Cassen is well known for his stimulating and challenging approach to understanding the megalithic constructions of Brittany. It was he, for instance, who encouraged us to see the 'hache-charrue' design on some standing stones as a representation of a sperm whale; who pioneered innovative techniques of recording and mapping monuments; who discovered stone alignments that had been drowned by the rising sea; who investigated the long-distance contacts of the builders of the gigantic tumulus carnacéens; and who worked with Jean L'Helgouach on the astonishing complex of monuments at Locmariaquer (the definitive publication on which fieldwork is shortly to be published). Cassen draws fruitfully on this experience, and develops concepts that he had launched elsewhere (e.g. in his 2000 volume, Éléments d'architecture), to enrich his discourse. He also draws heavily on French and German philosophical writing (among many other sources) and, unlike many anglophone archaeologists, he really knows his Baudrillard from his Bachelard.
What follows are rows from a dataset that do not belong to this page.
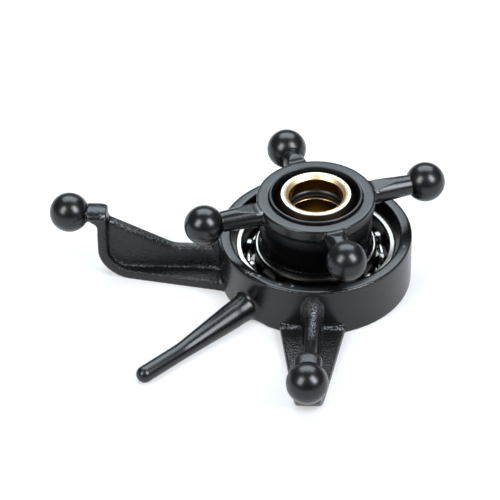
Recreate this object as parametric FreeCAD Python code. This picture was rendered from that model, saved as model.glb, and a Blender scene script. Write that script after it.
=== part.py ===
import FreeCAD, Part
import math
import os

# Swashplate of a micro helicopter, in millimetres.  +Z is the main shaft's axis and the two servo
# arms point along -X and -Y.  Heights are counted from the plane that the fixed ring rests on;
# each finished piece is then lowered so that the middle of the pivot ball is the origin.

Vector = FreeCAD.Vector

# main shaft and the bush that runs on it
shaft_radius = 2.0
bush_wall = 0.35
bush_chamfer = 0.28
lower_bush_chamfer = 0.08
seal_cord = 0.72
seal_slot = 0.86
upper_bush_length = 1.2

# pivot ball
pivot_radius = 3.25
pivot_face_radius = 2.6
pivot_edge_round = 0.12
pivot_stand_out = 0.25

# deep-groove bearing, open, 8 x 12 x 2.5
bearing_bore = 4.0
bearing_outer = 6.0
bearing_width = 2.5
bearing_ball_radius = 0.595
bearing_ball_count = 12
bearing_ball_turn = 22.5
race_shoulder = 0.14
pitch_shift = 0.055
race_corner = 0.12
race_chamfer = 0.12

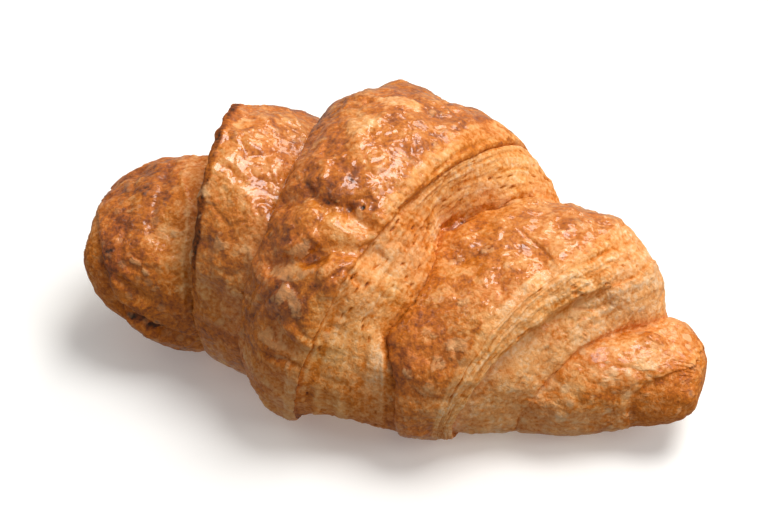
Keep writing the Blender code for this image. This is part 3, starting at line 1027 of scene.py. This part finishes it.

This is a demanding book — and one for whose comprehension Tinaig Clodoré-Tissot's new (2009) and otherwise-handy Dictionary of archaeological terms will not be of much help. Self-consciously brilliant in its dazzling display of scholarship and culture, bien sûr, and at times over-optimistic (e.g. in proposing the testing of his model worldwide, p. 118-9), it is, nevertheless, a rewarding and entertaining read.